Nor are Acemoglu and Robinson willing to admit that culture and the effectiveness of institutions are inextricably linked; different cultures lead to different types of institutions and differing institutions have diverse effects on how cultures develop. In fact, they cite the example of an inventor who comes to the Roman Emperor Tiberius to announce that he has invented a kind of glass that is nearly unbreakable. Rather than rewarding the inventor, however, Tiberius had him killed; for he was sure that the unbreakable glass would become so valuable that it would diminish the value of his vast reserves of silver and gold. Sure, it’s important that the inventor lacked access to the patent system and venture capital in order to scale up production of his new invention. However, it’s just as important to recognize that the inventor’s first reaction was to present his unbreakable glass to the emperor rather than try to set up his own business. If there aren’t incentives that reward effort, then that leads to a culture of not taking risk. I see that culture all around me in Mexico. We shouldn’t fetishize institutions when behaviors are what must change.

Why Nations Fail should be required reading for all students of international development and world history. But it should be read along with other compelling arguments including Diamond’s Guns, Germs, and Steel, Fukuyama’s Origins of Political Order, and Culture Matters, an anthology edited by Lawrence Harrison and Samuel Huntington.

What can be done

Acemoglu and Robinson conclude their book with a critique of development aid — a critique which has become fashionable lately among economists who see aid as a market-distorting force that inhibits local entrepreneurs from developing their businesses. (African bloggers rallied against a well intentioned business man from Florida who wanted to send one million t-shirts to Africa without considering that such a campaign would surely kill off African t-shirt manufacturers.) Using many of the same arguments as Dambisa Moyo, Acemoglu and Robinson claim that development aid rarely alleviates poverty, and at times it supports authoritarian governments and their extractive institutions.

To achieve inclusive economic institutions, you first need inclusive political institutions. These include representative parliaments, fair elections, competition via regulation, meritocratic access to quality education, and the rule of law applied equally to all. It was no coincidence that the Industrial Revolution took place in England, write the authors. For it was in England where the 17th century Glorious Revolution created new political institutions that would create the incentives that rewarded the invention of the steam engine, locomotive, pneumatic tire, and modern iron mining.

The transition from extractive institutions to inclusive institutions occurs during what the authors call “critical junctures.” These critical junctures could be a new generation of political elites, a political revolution, or a civil war, such as the US Civil War — when the highly extractive institution of slavery was finally abolished. But not every revolution brings about inclusive institutions. More often than not, they merely change the ruling elites that benefit from extractive institutions.

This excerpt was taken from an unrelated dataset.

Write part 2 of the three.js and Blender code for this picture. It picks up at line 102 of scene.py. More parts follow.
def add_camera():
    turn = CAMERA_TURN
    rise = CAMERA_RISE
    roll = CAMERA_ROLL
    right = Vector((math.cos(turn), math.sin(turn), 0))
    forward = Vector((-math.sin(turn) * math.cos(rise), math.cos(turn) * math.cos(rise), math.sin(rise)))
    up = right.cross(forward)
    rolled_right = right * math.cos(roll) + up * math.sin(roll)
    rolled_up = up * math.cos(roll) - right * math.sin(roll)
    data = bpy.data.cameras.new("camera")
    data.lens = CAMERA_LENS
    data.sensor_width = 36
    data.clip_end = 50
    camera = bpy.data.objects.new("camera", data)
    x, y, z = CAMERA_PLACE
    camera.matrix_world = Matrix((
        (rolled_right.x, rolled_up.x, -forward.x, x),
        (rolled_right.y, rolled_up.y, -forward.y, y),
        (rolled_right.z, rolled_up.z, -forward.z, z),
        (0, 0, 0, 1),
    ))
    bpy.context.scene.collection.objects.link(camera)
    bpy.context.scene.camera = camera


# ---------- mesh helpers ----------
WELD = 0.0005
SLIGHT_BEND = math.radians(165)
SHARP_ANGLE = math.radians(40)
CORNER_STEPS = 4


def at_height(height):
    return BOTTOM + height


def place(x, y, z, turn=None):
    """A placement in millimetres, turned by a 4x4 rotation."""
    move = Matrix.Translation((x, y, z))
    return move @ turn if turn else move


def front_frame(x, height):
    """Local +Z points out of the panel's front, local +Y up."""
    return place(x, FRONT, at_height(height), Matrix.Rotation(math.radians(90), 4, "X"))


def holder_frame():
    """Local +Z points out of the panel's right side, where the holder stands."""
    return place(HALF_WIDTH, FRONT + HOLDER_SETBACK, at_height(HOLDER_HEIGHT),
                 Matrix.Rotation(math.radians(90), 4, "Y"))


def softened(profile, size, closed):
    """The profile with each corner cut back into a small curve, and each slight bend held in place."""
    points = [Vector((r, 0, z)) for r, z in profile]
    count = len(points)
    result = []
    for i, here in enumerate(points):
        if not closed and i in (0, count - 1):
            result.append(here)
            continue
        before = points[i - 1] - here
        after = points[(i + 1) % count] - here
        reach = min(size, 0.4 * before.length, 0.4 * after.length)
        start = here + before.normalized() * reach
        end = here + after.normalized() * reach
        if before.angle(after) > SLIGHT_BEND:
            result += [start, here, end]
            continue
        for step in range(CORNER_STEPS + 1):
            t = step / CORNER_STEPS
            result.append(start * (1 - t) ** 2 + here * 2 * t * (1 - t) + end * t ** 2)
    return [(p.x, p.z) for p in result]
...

Acemoglu and Robinson refuse to make prescriptions, though they do praise the Brazilian model of development under Lula and criticize the Venezuelan model of development under Chavez. They also praise the role of a free press to make visible acts of corruption and clientelism by the powerful elite. However, even while they stress the importance of a free press, they aren’t so idealistic to expect powerful leaders to change their behavior just because it’s made public. They would likely agree with Mushtaq Khan that development advocates should focus on influencing the next generation of elites to implement inclusive institutions rather than shaming current leaders for their extractive institutions.

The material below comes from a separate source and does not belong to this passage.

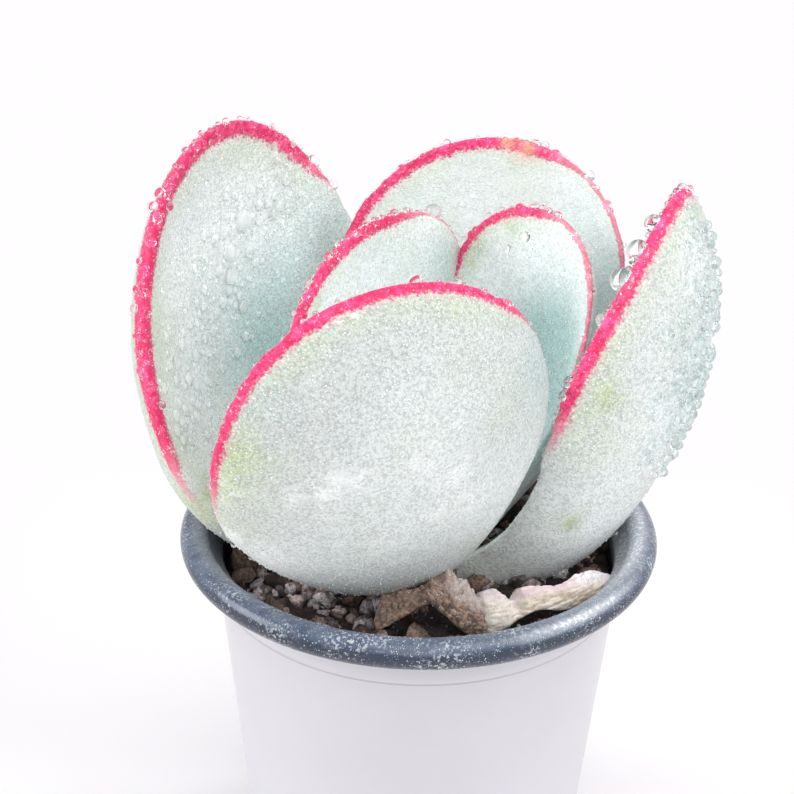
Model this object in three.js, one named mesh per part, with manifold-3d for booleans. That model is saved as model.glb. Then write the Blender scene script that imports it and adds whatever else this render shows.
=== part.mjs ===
// Potted succulent with six thick, cupped, obovate leaves in a small round nursery pot. Millimetres, +Z up.
// The origin is the middle of the pot's flat base. +X is right, -Y is towards the front of the plant.
import * as THREE from 'three';
import Module from 'manifold-3d';

const wasm = await Module();
wasm.setup();

// Driving dimensions of the pot
const RIM_DIAMETER = 60;
const POT_HEIGHT = 53.8;
const BEAD_RADIUS = RIM_DIAMETER * 0.03;
const BEAD_CENTRE_RADIUS = RIM_DIAMETER / 2 - BEAD_RADIUS;
const BEAD_CENTRE_HEIGHT = POT_HEIGHT - BEAD_RADIUS;
const WALL_TOP_RADIUS = BEAD_CENTRE_RADIUS - 1.95;
const WALL_TAPER = 0.1;
const WALL_THICKNESS = 1.1;
const SHOULDER_DROP = 5.6;
const SHOULDER_STEP = 0.3;
const FLOOR_THICKNESS = 1.6;
const BASE_CHAMFER = 0.8;
const POT_SEGMENTS = 64;

// Gap left between neighbouring pieces, and the growth of the cutters that makes it
const GAP = 0.3;
const GROW = 0.36;

// Soil
const SOIL_LEVEL = 47.4;
const SOIL_RINGS = 18;
const SOIL_SEGMENTS = 60;
const GRAIN_COUNT = 150;
const GRAIN_SEED = 20417;

// Stem that carries the leaves
const STEM_RADIUS = 3.6;
const STEM_FOOT = 36;
const STEM_TOP = 55.5;

// Leaf mesh
const LEAF_STATIONS = 24;
const LEAF_AROUND = 26;
const MIDRIB_STEPS = 120;
const EDGE_THICKNESS = 1.4;
const INNER_BULGE = 0.6;

// Each leaf's dimensions. Angles are in degrees. azimuth 0 is +X and 90 is +Y, lean is
// measured from upright, cup is the turn of the blade from margin to margin.
const LEAVES = {
  leaf_front: {
    azimuth: 263, foot: 4.5, height: 50.5, leanFoot: 71, leanTip: -4.5, leanPower: 0.7,
    length: 54, width: 42, cup: 56, roll: 23, twist: 14, bend: -5,
    widest: 0.55, footWidth: 0.22, tipPower: 2.3, thickness: 4.2, swell: 0.1,
  },
  leaf_left: {
    azimuth: 151, foot: 4.5, height: 48.8, leanFoot: 89, leanTip: -16, leanPower: 0.7,
    length: 64, width: 55.5, cup: 71, roll: 0, twist: 0, bend: 9.5,
    widest: 0.37, footWidth: 0.24, tipPower: 2.85, thickness: 4.8, swell: 0.85,
  },
  leaf_back: {
    azimuth: 67, foot: 4.5, height: 50.5, leanFoot: 59, leanTip: 2, leanPower: 1,
    length: 53.5, width: 43, cup: 85, roll: 0, twist: 0, bend: -3,
    widest: 0.62, footWidth: 0.38, tipPower: 2.2, thickness: 4.5, swell: 0.5,
  },
  leaf_right: {
    azimuth: 1, foot: 4.5, height: 46.6, leanFoot: 79, leanTip: -13.5, leanPower: 0.78,
    length: 61, width: 39, cup: 85, roll: -25, twist: 0, bend: -4.5,
    widest: 0.59, footWidth: 0.3, tipPower: 1.65, thickness: 4.8, swell: 0.55,
  },
  leaf_inner_left: {
    azimuth: 148, foot: 3.5, height: 53, leanFoot: 19, leanTip: -9, leanPower: 1,
    length: 39, width: 39.5, cup: 25, roll: 0, twist: 0, bend: -2,
    widest: 0.63, footWidth: 0.28, tipPower: 2.6, thickness: 4, swell: 0.3,
  },
  leaf_inner_right: {
    azimuth: 31, foot: 3.5, height: 53, leanFoot: 39, leanTip: 2, leanPower: 1,
    length: 41.5, width: 30, cup: 57, roll: 0, twist: 0, bend: 4,
    widest: 0.63, footWidth: 0.34, tipPower: 2.5, thickness: 4, swell: 0.3,
  },
};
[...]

Not only does Why Nations Fail offer us a new framework to think about the making of the modern world, but the editorial process epitomizes a major shift in how non-fiction books are published. A recent Op-Ed piece by Mexican entrepreneur Alberto Lujambio points out that the “first draft” of Why Nations Fail was published on their blog, where it benefitted from constant feedback by readers. Then the first draft was polished into book form, which in turn has inspired new debates and discussions on the blog. Lujambio calls the editorial process “open and horizontal,” and notes that “reading non-fiction” these days refers to much more than thumbing pages of a book.

And it’s a good thing that much of the book’s content is available on their website since Mexico’s leading bookseller, Sanborns, doesn’t stock the book. Who owns Sanborns? None other than Carlos Slim, of course.